The court will first instruct the scheme member to obtain from the scheme trustees the cash equivalent transfer value (CETV) and in England and Wales this will also include retirement benefits accrued prior to the marriage although in the case of T v T (1998) the court concluded that the CETV was of little value in earmarking cases. Then the pension provider has six weeks to provide the CETV, however the court may require expert evidence to determine the valuation of retirement benefits. This will be an adjusted CETV reflecting the circumstances and needs of the parties and provided usually from a pensions consultant that has the appropriate qualifications such as G60 Pensions to be a pensions expert.

The court will then grant an earmarking order against the members pension arrangement which must be sent to this individual within 7 days of the granting of the order or 7 days after the decree absolute with a copy of the decree nisi (in the case of divorce), decree of nullity or decree of judicial separation. The pension provider must record this order and if the scheme member subsequently transfers retirement benefits to another provider the earmarking order will be attached to the new provider, however, the new provider can refuse the pension transfer due to the extra administrative element of the earmarking attachment.

Earmarking retirement benefits
The earmarking order granted by the court as a result of divorce, nullity or judicial separation could be directed at a specific part of the scheme members pension rights to be paid to the former spouse at retirement age. This can include periodical payments in the form of a pension income from pension annuities or a commutation to a tax free lump sum up to HM Revenue & Customs limits.

The court can override the scheme trustees discretion and include the former spouse as a beneficiary of the lump sum death benefit. However, as per section 25B and 25C of the Matrimonial Causes Act 1973 (MCA 73) an earmarking order may not be made against a pension arrangement if it is currently subject to a pension sharing order.

Ultimately it is important to remember that for any court decision a variation of settlement order can apply to earmarking at any time after the order is granted.

Earnings cap
Prior to A-Day on 6 April 2006, the Finance Act 1989 imposed limits for any post-89 pension scheme members pension arrangement by the earnings cap.
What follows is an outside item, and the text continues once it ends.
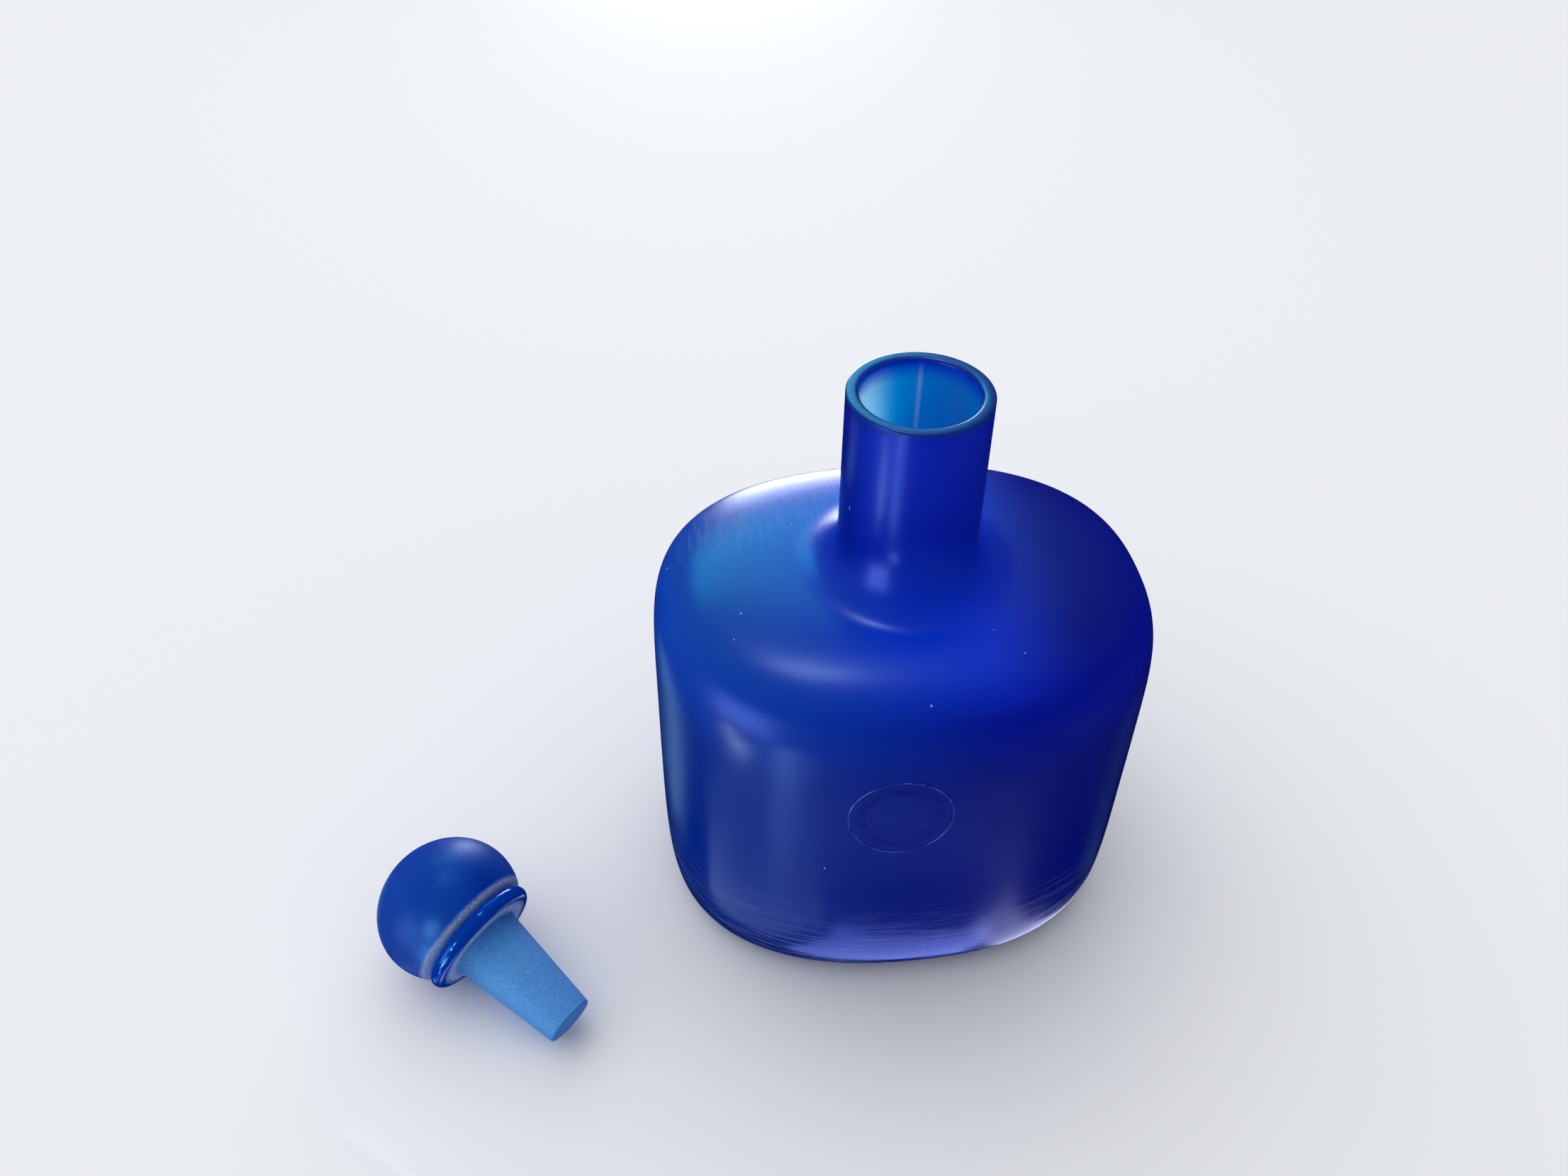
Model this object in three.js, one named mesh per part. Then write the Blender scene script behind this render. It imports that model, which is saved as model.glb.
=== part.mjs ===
// A hand-blown flask of blue glass, with a loose ground-glass stopper that lies beside it.
// Millimetres, +Z up. The origin is the middle of the flask's flat foot, and its wide side lies along X.
import * as THREE from "three";

// ---- Flask ----
const MOUTH_HEIGHT = 170;
const NECK_RADIUS = 18.6; // at the lip
const NECK_FLARE = 0.15; // the neck is this much wider where it leaves the shoulder
const BORE_RADIUS = 15.2;
const LIP_OUTER_ROUND = 0.6;
const LIP_INNER_ROUND = 1.1;
const BODY_HALF_WIDTH = 69.4;
const BODY_HALF_DEPTH = 59.1;
const WIDEST_HEIGHT = 74.2; // where the body is widest
const SHOULDER_HEIGHT = 116.6; // top of the body, under the neck
const WALL = 4;
const FLOOR_THICKNESS = 8;
const FOOT_INSET_X = 11.5; // the foot is this much narrower than the body, at each end
const FOOT_INSET_Y = 25.8; // and at the front and the back
const FOOT_CURVE = 5.2; // exponent of the body's curve down to the foot
const SHOULDER_CURVE_X = 6.3; // exponents of the body's curve up to the shoulder
const SHOULDER_CURVE_Y = 4.4;
const PLAN_CURVE = 2.38; // exponent of the body's plan: 2 is an ellipse
const NECK_FILLET_WIDTH = 12; // the sweep from the shoulder up into the neck
const NECK_FILLET_HEIGHT = 9;
const BORE_FILLET_WIDTH = 6; // the same sweep on the inside
const BORE_FILLET_HEIGHT = 5;

// ---- Stopper, measured along its own axis from the tip of its plug ----
const PLUG_LENGTH = 34;
const PLUG_TIP_RADIUS = 7.36;
const PLUG_TOP_RADIUS = 10.8;
const TIP_ROUND = 0.7;
const RING_THICKNESS = 4.6;
const RING_RADIUS = 17.98;
const GROOVE_RADIUS = 15.8;
const GROOVE_WIDTH = 0.8;
const KNOB_RADIUS = 21;
const KNOB_HALF_HEIGHT = 19.7;
const KNOB_MIDDLE = 48.7; // height of the knob's middle above the tip

// ---- Where the stopper lies: its plug's tip and its knob both touch the ground ----
const TIP_X = -99.5;
const TIP_Y = -64.8;
const HEADING = THREE.MathUtils.degToRad(136.8); // the way from the tip to the knob, from +X
const TILT = restingTilt();

// ---- How finely the round shapes are cut ----
const FLASK_SIDES = 56;
const STOPPER_SIDES = 44;
const FOOT_STEPS = 10;
const SHOULDER_STEPS = 9;
const CROWN_STEPS = 7;
// How much of the curve of the shoulder, in radians, is left to the crown. The crown has to start outside the
// sweep into the neck.
const CROWN_REACH = 0.4;
const FILLET_STEPS = 4;
const ROUND_STEPS = 3;
const RING_STEPS = 6;
const KNOB_STEPS = 16;

// How far the plug's rounded tip reaches below the tip's middle when the stopper lies at a tilt.
function tipReach(tilt) {
  return (PLUG_TIP_RADIUS - TIP_ROUND) * Math.cos(tilt) - TIP_ROUND * Math.sin(tilt) + TIP_ROUND;
}

// The tilt at which the plug's tip and the knob both touch the ground, found by repeating the same step.
function restingTilt() {
  let tilt = 0;
  for (let i = 0; i < 40; i++) {
    const knobReach = Math.hypot(KNOB_RADIUS * Math.cos(tilt), KNOB_HALF_HEIGHT * Math.sin(tilt));
    tilt = Math.asin((knobReach - tipReach(tilt)) / KNOB_MIDDLE);
  }
  return tilt;
}

function signedPower(value, exponent) {
  return Math.sign(value) * Math.abs(value) ** exponent;
}

// A quarter of a superellipse: how much of the full width is left at a share of the full height.
function widthLeft(share, exponent) {
  return (1 - Math.min(1, share) ** exponent) ** (1 / exponent);
}

// The half-width and half-depth of a body at one height. The flask's outside and its hollow are both bodies.
function halfSizes(body, z) {
  if (z >= body.widest) {
    const share = (z - body.widest) / (body.roof - body.widest);
    return {
      x: body.halfWidth * widthLeft(share, SHOULDER_CURVE_X),
      y: body.halfDepth * widthLeft(share, SHOULDER_CURVE_Y),
    };
  }
  const share = (body.widest - z) / (body.widest - body.floor);
  const inset = 1 - widthLeft(share, FOOT_CURVE);
  return {
    x: body.halfWidth - FOOT_INSET_X * inset,
    y: body.halfDepth - FOOT_INSET_Y * inset,
  };
}

// The height of a body's crown over a point of its plan, found by halving.
function crownHeight(body, x, y) {
  let low = body.widest;
  let high = body.roof;
  for (let i = 0; i < 40; i++) {
    const middle = (low + high) / 2;
    const half = halfSizes(body, middle);
    const reach = Math.abs(x / half.x) ** PLAN_CURVE + Math.abs(y / half.y) ** PLAN_CURVE;
    if (reach < 1) low = middle;
    else high = middle;
  }
  return low;
}

// How much the sweep into the neck lifts the crown at a distance from the axis.
function filletRise(body, radius) {
  const share = (body.neckRadius + body.filletWidth - radius) / body.filletWidth;
  if (share <= 0) return 0;
  return body.filletHeight * (1 - Math.sqrt(1 - Math.min(1, share) ** 2));
}

function angles(sides) {
  return Array.from({ length: sides }, (_, i) => (i / sides) * 2 * Math.PI);
}

function circleRing(radius, z) {
  return angles(FLASK_SIDES).map(
    (a) => new THREE.Vector3(radius * Math.cos(a), radius * Math.sin(a), z),
  );
}

function bodyRing(body, z) {
  const half = halfSizes(body, z);
  return angles(FLASK_SIDES).map(
    (a) =>
      new THREE.Vector3(
        half.x * signedPower(Math.cos(a), 2 / PLAN_CURVE),
        half.y * signedPower(Math.sin(a), 2 / PLAN_CURVE),
        z,
      ),
  );
}

// A ring part of the way from the body's last level ring to the neck, laid on the crown.
function crownRing(body, outerRing, innerRadius, share) {
  return circleRing(innerRadius, 0).map((inner, i) => {
    const p = outerRing[i].clone().lerp(inner, share);
    p.z = crownHeight(body, p.x, p.y) + filletRise(body, Math.hypot(p.x, p.y));
    return p;
  });
}

// All rings of a body, from its floor to where its neck starts.
function bodyRings(body) {
  const rings = [];
  for (let i = 0; i < FOOT_STEPS; i++) {
    const angle = (Math.PI / 2) * (1 - i / FOOT_STEPS) ** 1.4;
    const share = Math.sin(angle) ** (2 / FOOT_CURVE);
    rings.push(bodyRing(body, body.widest - share * (body.widest - body.floor)));
  }
  const steepness = (SHOULDER_CURVE_X + SHOULDER_CURVE_Y) / 2;
  const lastAngle = Math.PI / 2 - CROWN_REACH;
  for (let i = 0; i < SHOULDER_STEPS; i++) {
    const angle = lastAngle * (i / (SHOULDER_STEPS - 1)) ** 1.4;
    const share = Math.sin(angle) ** (2 / steepness);
    rings.push(bodyRing(body, body.widest + share * (body.roof - body.widest)));
  }
  const lastLevel = rings[rings.length - 1];
  const filletStart = body.neckRadius + body.filletWidth;
  for (let i = 1; i <= CROWN_STEPS; i++) {
    rings.push(crownRing(body, lastLevel, filletStart, i / CROWN_STEPS));
  }
  const filletFoot = circleRing(filletStart, 0);
  for (let i = 1; i <= FILLET_STEPS; i++) {
    const sweep = Math.sin(((Math.PI / 2) * i) / FILLET_STEPS);
    rings.push(crownRing(body, filletFoot, body.neckRadius, sweep));
  }
  return rings;
}

// The rings over the lip, from the neck's outside to the bore.
function lipRings() {
  const rings = [];
  for (let i = 0; i <= ROUND_STEPS; i++) {
    const angle = ((Math.PI / 2) * i) / ROUND_STEPS;
    const radius = NECK_RADIUS - LIP_OUTER_ROUND * (1 - Math.cos(angle));
    rings.push(circleRing(radius, MOUTH_HEIGHT - LIP_OUTER_ROUND * (1 - Math.sin(angle))));
  }
  for (let i = 0; i <= ROUND_STEPS; i++) {
    const angle = ((Math.PI / 2) * i) / ROUND_STEPS;
    const radius = BORE_RADIUS + LIP_INNER_ROUND * (1 - Math.sin(angle));
    rings.push(circleRing(radius, MOUTH_HEIGHT - LIP_INNER_ROUND * (1 - Math.cos(angle))));
  }
  return rings;
}

// One closed surface through a stack of rings, closed by a point in the middle of its first and last ring.
function closedSkin(rings, firstMiddle, lastMiddle) {
  const sides = rings[0].length;
  const points = rings.flat();
  const first = points.push(firstMiddle) - 1;
  const last = points.push(lastMiddle) - 1;
  const lastRing = (rings.length - 1) * sides;
  const faces = [];
  for (let j = 0; j < sides; j++) {
    const k = (j + 1) % sides;
    faces.push(first, k, j);
    faces.push(last, lastRing + j, lastRing + k);
    for (let i = 0; i < lastRing; i += sides) {
      faces.push(i + j, i + k, i + sides + k);
      faces.push(i + j, i + sides + k, i + sides + j);
    }
  }
  return new THREE.BufferGeometry().setFromPoints(points).setIndex(faces);
}

function flaskGeometry() {
  const outside = {
    halfWidth: BODY_HALF_WIDTH,
    halfDepth: BODY_HALF_DEPTH,
    floor: 0,
    widest: WIDEST_HEIGHT,
    roof: SHOULDER_HEIGHT,
    neckRadius: NECK_RADIUS + NECK_FLARE,
    filletWidth: NECK_FILLET_WIDTH,
    filletHeight: NECK_FILLET_HEIGHT,
  };
  const hollow = {
    halfWidth: BODY_HALF_WIDTH - WALL,
    halfDepth: BODY_HALF_DEPTH - WALL,
    floor: FLOOR_THICKNESS,
    widest: WIDEST_HEIGHT,
    roof: SHOULDER_HEIGHT - WALL,
    neckRadius: BORE_RADIUS,
    filletWidth: BORE_FILLET_WIDTH,
    filletHeight: BORE_FILLET_HEIGHT,
  };
  const rings = [...bodyRings(outside), ...lipRings(), ...bodyRings(hollow).reverse()];
  const skin = closedSkin(rings, new THREE.Vector3(), new THREE.Vector3(0, 0, FLOOR_THICKNESS));
  skin.computeVertexNormals();
  return skin;
}

// A profile's points along an ellipse, from one angle to another.
function arc(middleRadius, middleHeight, reachOut, reachUp, from, to, steps) {
  return Array.from({ length: steps + 1 }, (_, i) => {
    const angle = from + ((to - from) * i) / steps;
    const radius = middleRadius + reachOut * Math.cos(angle);
    return new THREE.Vector2(radius, middleHeight + reachUp * Math.sin(angle));
  });
}

// The ball of the knob, from a height above the groove to its top.
function knobProfile(bottom) {
  const start = Math.asin((bottom - KNOB_MIDDLE) / KNOB_HALF_HEIGHT);
  const profile = arc(0, KNOB_MIDDLE, KNOB_RADIUS, KNOB_HALF_HEIGHT, start, Math.PI / 2, KNOB_STEPS);
  profile[KNOB_STEPS].x = 0;
  return profile;
}

function stopperGeometry() {
  const ringHalf = RING_THICKNESS / 2;
  const ringMiddle = PLUG_LENGTH + ringHalf;
  const ringTop = PLUG_LENGTH + RING_THICKNESS;
  const profile = [
    new THREE.Vector2(0, 0),
    ...arc(PLUG_TIP_RADIUS - TIP_ROUND, TIP_ROUND, TIP_ROUND, TIP_ROUND, -Math.PI / 2, 0, ROUND_STEPS),
    new THREE.Vector2(PLUG_TOP_RADIUS, PLUG_LENGTH),
    ...arc(RING_RADIUS - ringHalf, ringMiddle, ringHalf, ringHalf, -Math.PI / 2, Math.PI / 2, RING_STEPS),
    new THREE.Vector2(GROOVE_RADIUS, ringTop),
    new THREE.Vector2(GROOVE_RADIUS, ringTop + GROOVE_WIDTH / 2),
    ...knobProfile(ringTop + GROOVE_WIDTH),
  ];
  return new THREE.LatheGeometry(profile, STOPPER_SIDES).rotateX(Math.PI / 2);
}

function glass(color, roughness) {
  return new THREE.MeshStandardMaterial({ color, roughness, metalness: 0 });
}

function makeFlask() {
  const flask = new THREE.Mesh(flaskGeometry(), glass(0x1c2f9a, 0.28));
  flask.name = "bottle";
  return flask;
}

// The stopper lying on its side: tipped over from upright, then turned to its heading.
function makeStopper() {
  const stopper = new THREE.Mesh(stopperGeometry(), glass(0x24389c, 0.32));
  stopper.name = "stopper";
  stopper.rotation.y = Math.PI / 2 - TILT;
  const place = new THREE.Group();
  place.rotation.z = HEADING;
  place.position.set(TIP_X, TIP_Y, tipReach(TILT));
  place.add(stopper);
  return place;
}

const part = new THREE.Group();
part.add(makeFlask());
part.add(makeStopper());

export default part;
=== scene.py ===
"""A stoppered bottle of satin cobalt-blue glass, with its loose stopper lying beside it."""

import math

import bpy
from mathutils import Euler, Matrix, Vector, noise


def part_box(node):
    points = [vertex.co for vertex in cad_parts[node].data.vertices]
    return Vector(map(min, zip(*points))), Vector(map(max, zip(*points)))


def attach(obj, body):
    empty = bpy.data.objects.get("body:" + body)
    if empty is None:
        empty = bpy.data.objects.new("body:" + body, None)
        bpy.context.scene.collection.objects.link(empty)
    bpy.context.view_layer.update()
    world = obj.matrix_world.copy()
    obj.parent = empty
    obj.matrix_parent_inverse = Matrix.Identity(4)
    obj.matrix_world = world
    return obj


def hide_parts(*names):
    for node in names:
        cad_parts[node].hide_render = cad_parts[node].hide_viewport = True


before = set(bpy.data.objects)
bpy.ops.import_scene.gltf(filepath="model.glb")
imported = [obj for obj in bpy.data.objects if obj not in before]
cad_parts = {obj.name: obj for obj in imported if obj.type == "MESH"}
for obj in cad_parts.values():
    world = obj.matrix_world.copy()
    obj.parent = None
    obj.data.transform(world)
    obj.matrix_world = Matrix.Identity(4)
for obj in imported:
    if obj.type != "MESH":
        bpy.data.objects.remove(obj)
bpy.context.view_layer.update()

MM = 0.001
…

The earnings cap limited the taxable earnings of a member that could have been used for pension planning, latterly £105,600 for the 2005/2006 tax year before pension simplification was introduced.

The earnings cap would rise at the retail price index (RPI), which was less than the rise in earnings inflation and resulted in many employees and self-employed eventually exceeding the earnings cap. A pre-89 pension scheme member was not limited to the earnings cap and for an occupational pension scheme could retire on 2/3rds of their final remuneration with no upper limit.